By 1920, Teagarden was playing professionally in San Antonio, Texas with the band of pianist Peck Kelley. In the mid-1920s he started traveling widely around the United States in a quick succession of different bands. 1927 saw him in New York City where he worked with several bands and by 1928 he was playing with the Ben Pollack band.
In the late 1920s, he recorded with such bandleaders and sidemen as Louis Armstrong, Benny Goodman, Bix Beiderbecke, Red Nichols, Jimmy McPartland, Mezz Mezzrow, Glenn Miller, and Eddie Condon.
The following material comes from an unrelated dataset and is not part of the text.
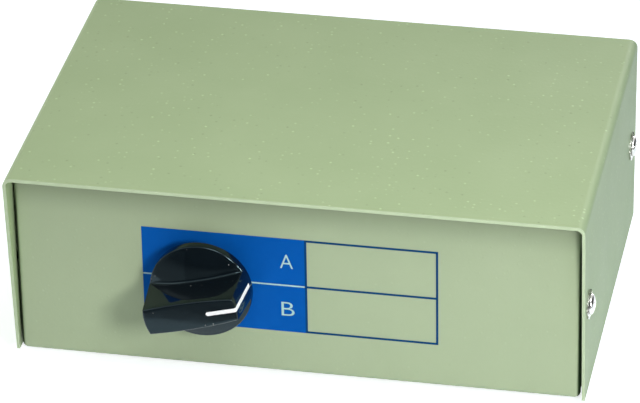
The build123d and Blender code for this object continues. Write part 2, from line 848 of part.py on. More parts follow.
def make_index_wheel():
    with BuildPart() as wheel:
        with BuildSketch(front_plane(wheel_y + wheel_thickness, axis_x, axis_z)):
            Circle(wheel_radius)
            with Locations(Pos(0, 0) * Rot(0, 0, rest_angle + stop_arm_lead)):
                Rectangle(stop_arm_reach, stop_arm_width, align=(Align.MIN, Align.CENTER))
            with PolarLocations(wheel_radius, notch_count):
                Circle(notch_radius, mode=Mode.SUBTRACT)
            Circle(wheel_spigot_radius + thread_clearance, mode=Mode.SUBTRACT)
        extrude(amount=wheel_thickness)
    keep("index_wheel", wheel.part)


def make_rotor():
    """Insulating rotor driven by the blade, with its ring-and-lobe contact."""
    with BuildPart() as rotor:
        with BuildSketch(front_plane(wafer_back_y, axis_x, axis_z, rest_angle)):
            Circle(rotor_radius)
            Rectangle(
                blade_width + 2 * thread_clearance,
                blade_thickness + 2 * thread_clearance,
                mode=Mode.SUBTRACT,
            )
        extrude(amount=wafer_thickness)
    keep("rotor_disc", rotor.part)
    with BuildPart() as contact:
        with BuildSketch(front_plane(wafer_back_y + contact_sheet, axis_x, axis_z, rest_angle)):
            Circle(ring_radius)
            Rectangle(lobe_radius, lobe_width, align=(Align.MIN, Align.CENTER))
            Circle(ring_bore_radius, mode=Mode.SUBTRACT)
        extrude(amount=contact_sheet)
    keep("rotor_contact", contact.part)


# ---------------------------------------------------------------- BNC jacks
def make_jacks():
    mouth_y = rear_y + jack_flange_thickness + barrel_length
    thread_end_y = rear_y - jack_thread_length
    for name, x in jack_points.items():
        axis = Axis((x, 0, jack_z), (0, 1, 0))
        half_section = Plane(origin=(x, 0, jack_z), x_dir=(1, 0, 0), z_dir=(0, 0, 1))
        with BuildPart() as shell:
            with BuildSketch(half_section):
                with BuildLine():
                    Polyline(
                        (0, thread_end_y),
                        (jack_thread_radius, thread_end_y),
                        (jack_thread_radius, rear_y),
                        (jack_flange_radius, rear_y),
                        (jack_flange_radius, rear_y + jack_flange_thickness),
                        (barrel_radius, rear_y + jack_flange_thickness),
                        (barrel_radius, mouth_y - mouth_chamfer),
                        (barrel_radius - mouth_chamfer, mouth_y),
                        (0, mouth_y),
                        close=True,
                    )
                make_face()
            revolve(axis=axis)
            with Locations((x, mouth_y - lug_from_mouth, jack_z)):
                Cylinder(lug_pin_radius, lug_across, rotation=(0, 90, 0))
            with BuildSketch(front_plane(mouth_y, x, jack_z)):
                Circle(barrel_bore)
            extrude(amount=socket_depth, mode=Mode.SUBTRACT)
            with BuildSketch(front_plane(mouth_y, x, jack_z)):
                Circle(dielectric_radius)
            extrude(amount=mouth_y - thread_end_y, mode=Mode.SUBTRACT)
            with BuildSketch(front_plane(rear_y, x, jack_z)):
                with Locations((0, -jack_flat)):
                    Rectangle(
                        2 * jack_thread_radius, jack_thread_radius, align=(Align.CENTER, Align.MAX)
                    )
            extrude(amount=jack_thread_length, mode=Mode.SUBTRACT)
        keep(f"jack_{name}_shell", shell.part)

        front_y = mouth_y - dielectric_setback
        collar_end_y = thread_end_y - collar_length
        with BuildPart() as insulator:
            with BuildSketch(front_plane(front_y, x, jack_z)):
                Circle(dielectric_radius)
            extrude(amount=front_y - collar_end_y)
            with BuildSketch(front_plane(thread_end_y, x, jack_z)):
                Circle(collar_radius)
            extrude(amount=collar_length)
            with BuildSketch(front_plane(front_y, x, jack_z)):
                Circle(contact_radius)
            extrude(amount=front_y - collar_end_y, mode=Mode.SUBTRACT)
        keep(f"jack_{name}_insulator", insulator.part)

        with BuildPart() as contact:
            with BuildSketch(front_plane(front_y, x, jack_z)):
                Circle(contact_radius)
            extrude(amount=front_y - cup_end_y)
            with BuildSketch(front_plane(front_y, x, jack_z)):
                Circle(contact_bore)
            extrude(amount=contact_bore_depth, mode=Mode.SUBTRACT)
            with BuildSketch(front_plane(cup_end_y, x, jack_z)):
                Circle(core_radius + thread_clearance)
            extrude(amount=-cup_depth, mode=Mode.SUBTRACT)
            with Locations((x, cup_end_y, jack_z)):
                Box(
                    2 * contact_radius,
                    cup_depth,
                    contact_radius,
                    align=(Align.CENTER, Align.MIN, Align.MIN),
                    mode=Mode.SUBTRACT,
                )
        keep(f"jack_{name}_contact", contact.part)


def make_jack_hardware():
    """Ground tag, toothed washer and nut behind the rear panel, one set for each jack."""
    washer_y = rear_inside_y - tag_thickness
    nut_y = washer_y - jack_washer_thickness
    hole = jack_thread_radius + hole_clearance
    with BuildPart() as tags:
        for x in jack_points.values():
            with BuildSketch(front_plane(rear_inside_y, x, jack_z)):
                Circle(tag_radius)
                Rectangle(tag_arm_width, tag_arm_reach, align=(Align.CENTER, Align.MIN))
                with Locations((0, tag_arm_reach)):
                    Circle(tag_arm_width / 2)
                    Circle(tag_eye_radius, mode=Mode.SUBTRACT)
                Circle(hole, mode=Mode.SUBTRACT)
            extrude(amount=tag_thickness)
    keep("jack_ground_tags", tags.part)
    with BuildPart() as washers:
        for x in jack_points.values():
            with BuildSketch(front_plane(washer_y, x, jack_z)):
                Circle(jack_washer_radius)
                with PolarLocations(jack_washer_radius, washer_notches):
                    Circle(washer_notch_radius, mode=Mode.SUBTRACT)
                Circle(hole, mode=Mode.SUBTRACT)
            extrude(amount=jack_washer_thickness)
    keep("jack_lock_washers", washers.part)
    with BuildPart() as nuts:
        for x in jack_points.values():
            with BuildSketch(front_plane(nut_y, x, jack_z)):
                RegularPolygon(jack_nut_across_flats / 2, 6, major_radius=False)
                Circle(jack_thread_radius + thread_clearance, mode=Mode.SUBTRACT)
            extrude(amount=jack_nut_thickness)
    keep("jack_nuts", nuts.part)


# ---------------------------------------------------------------- coaxial leads
def fillet_radii(points):
    """Arc radius at each inner point: 0.45 of the shorter run over the tangent of half the turn."""
    radii = []
    for before, here, after in zip(points, points[1:], points[2:]):
        run_in = here - before
        run_out = after - here
        half_turn = radians(run_in.get_angle(run_out)) / 2
        radii.append(run_share * min(run_in.length, run_out.length) / tan(half_turn))
    return radii


def make_leads():
    """Miniature coax from each jack's solder cup to its switch terminal, with bare ends."""
    for name, x in jack_points.items():
        angle = terminal_angles[name]
        tag_x, tag_z = polar(terminal_reach - wire_inset, angle)
        start = Vector(x, cup_end_y - core_bare, jack_z)
        end = Vector(axis_x + tag_x, wafer_back_y + contact_sheet + core_bare, axis_z + tag_z)
        reach = Vector(0, (start.Y - end.Y) * lead_straight_share, 0)
        sag, drift = lead_slack[name]
        middle = (start + end) * 0.5 + Vector(drift, 0, sag)
        points = [start, start - reach, middle, end + reach, end]
        radii = fillet_radii(points)
        with BuildPart() as jacket:
            with BuildLine() as path:
                FilletPolyline(*points, radius=radii)
            with BuildSketch(front_plane(start.Y, start.X, start.Z)):
                Circle(lead_radius)
            sweep(path=path.wires()[0])
        keep(f"lead_{name}_jacket", jacket.part)
        print(name, "lead radii", [round(radius, 1) for radius in radii])
        expected = path.wires()[0].length * pi * lead_radius**2
        print("  volume ratio", round(jacket.part.volume / expected, 4))
        with BuildPart() as core:
            with BuildSketch(front_plane(cup_end_y + cup_depth, x, jack_z)):
                Circle(core_radius)
            extrude(amount=cup_depth + core_bare)
            with BuildSketch(front_plane(end.Y, end.X, end.Z)):
                Circle(core_radius)
            extrude(amount=core_bare)
        keep(f"lead_{name}_core", core.part)


make_cover()
make_chassis()
make_feet()
make_cover_screws()
make_knob()
make_knob_fittings()
make_front_plate()
make_mounting_hardware()
make_detent()
make_stop_pins()
make_wafer()
make_terminals()
make_shaft()
make_index_wheel()
make_rotor()
make_jacks()
make_jack_hardware()
make_leads()

os.makedirs("parts", exist_ok=True)
for name, part in parts.items():
    export_step(part, f"parts/{name}.step")
print(len(parts), "nodes", sum(len(part.solids()) for part in parts.values()), "solids")
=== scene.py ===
# %% [markdown]
# # A coaxial A/B switch box, dressed in Blender
# The box is a folded steel cover over a folded steel chassis, a rotary switch with a black knob,
# three round jacks at the back and a printed legend on the front panel.
# The CAD model is loaded first and never moved. Every finish and every extra piece below is laid
# on that fixed frame, in metres, so a piece goes where the CAD says and needs no fitting.

# %% Load the frame
import json
from math import asin, cos, pi, radians, sin

import bpy
from mathutils import Matrix, Vector


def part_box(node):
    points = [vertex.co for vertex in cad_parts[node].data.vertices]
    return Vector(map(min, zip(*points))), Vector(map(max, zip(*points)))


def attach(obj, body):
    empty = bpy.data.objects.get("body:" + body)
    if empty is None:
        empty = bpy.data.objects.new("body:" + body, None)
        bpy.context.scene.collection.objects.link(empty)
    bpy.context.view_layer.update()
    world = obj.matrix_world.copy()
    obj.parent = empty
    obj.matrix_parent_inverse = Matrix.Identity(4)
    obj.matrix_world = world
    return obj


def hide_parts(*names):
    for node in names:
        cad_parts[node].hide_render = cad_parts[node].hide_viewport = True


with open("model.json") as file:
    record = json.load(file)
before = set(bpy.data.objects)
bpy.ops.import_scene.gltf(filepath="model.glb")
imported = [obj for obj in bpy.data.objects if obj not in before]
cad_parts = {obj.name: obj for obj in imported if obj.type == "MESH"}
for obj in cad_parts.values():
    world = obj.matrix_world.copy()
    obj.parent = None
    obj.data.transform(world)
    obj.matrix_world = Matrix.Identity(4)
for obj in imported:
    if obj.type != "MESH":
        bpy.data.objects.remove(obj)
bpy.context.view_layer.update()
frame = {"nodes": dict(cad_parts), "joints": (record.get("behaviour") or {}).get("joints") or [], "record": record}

bpy.ops.object.select_all(action="DESELECT")

# %% [markdown]
# ## Places that everything else is measured from
# The panel, the case and the selector's axis are read from the CAD nodes and the joint, so that
# the dressing follows if the case is ever built at another size.

# %% Read the places
MM = 0.001  # a millimetre, in metres
panel_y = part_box("chassis")[0].y
case_low, case_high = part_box("cover")
axis = Vector(frame["joints"][0]["pos_m"])
print("panel at y =", round(panel_y / MM, 2), "mm")
print("selector axis at", [round(c / MM, 2) for c in axis], "mm")

# %% [markdown]
# ## Camera
# A long lens more than a metre away keeps the upright edges of so small a box nearly parallel. The
# camera is turned about Z, tipped down and rolled about its line of sight, and one matrix product
# says all three. It could aim at an empty with a constraint, but its roll would need a second one.

# %% Camera
camera_place = Vector((0.195339, -0.964054, 0.607018))
turned_right, tipped_down, rolled = 11.586, 30.423, -1.032  # degrees
bpy.ops.object.camera_add()
camera = bpy.context.active_object
camera.name = "camera"
camera.data.sensor_width = 36
camera.data.lens = 242.45
camera.matrix_world = (
    Matrix.Translation(camera_place)
    @ Matrix.Rotation(radians(turned_right), 4, "Z")
    @ Matrix.Rotation(radians(90 - tipped_down), 4, "X")
    @ Matrix.Rotation(radians(rolled), 4, "Z")
)
camera.data.clip_start = 0.05
camera.data.clip_end = 30
bpy.context.scene.camera = camera
bpy.context.scene.view_settings.view_transform = "Standard"
print("camera", round(camera_place.length, 2), "m from the middle of the box's floor")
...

Miller and Teagarden collaborated to provide lyrics and a verse to Spencer Williams’ “Basin Street Blues”, which in that amended form became one of the numbers that Teagarden played until the end of his days.
Seeking financial security during the Great Depression, Jack signed an exclusive contract to play for the Paul Whiteman Orchestra from 1933 through 1938. In 1946, he joined his lifelong friend Louis Armstrong and his All Stars. In late 1951, he left to again lead his own band.
Suffering from pneumonia, trombonist and singer Jack Teagarden, considered the most innovative jazz trombone stylist of the pre-bebop era, passed away in New Orleans at the age of 58 on January 15, 1964.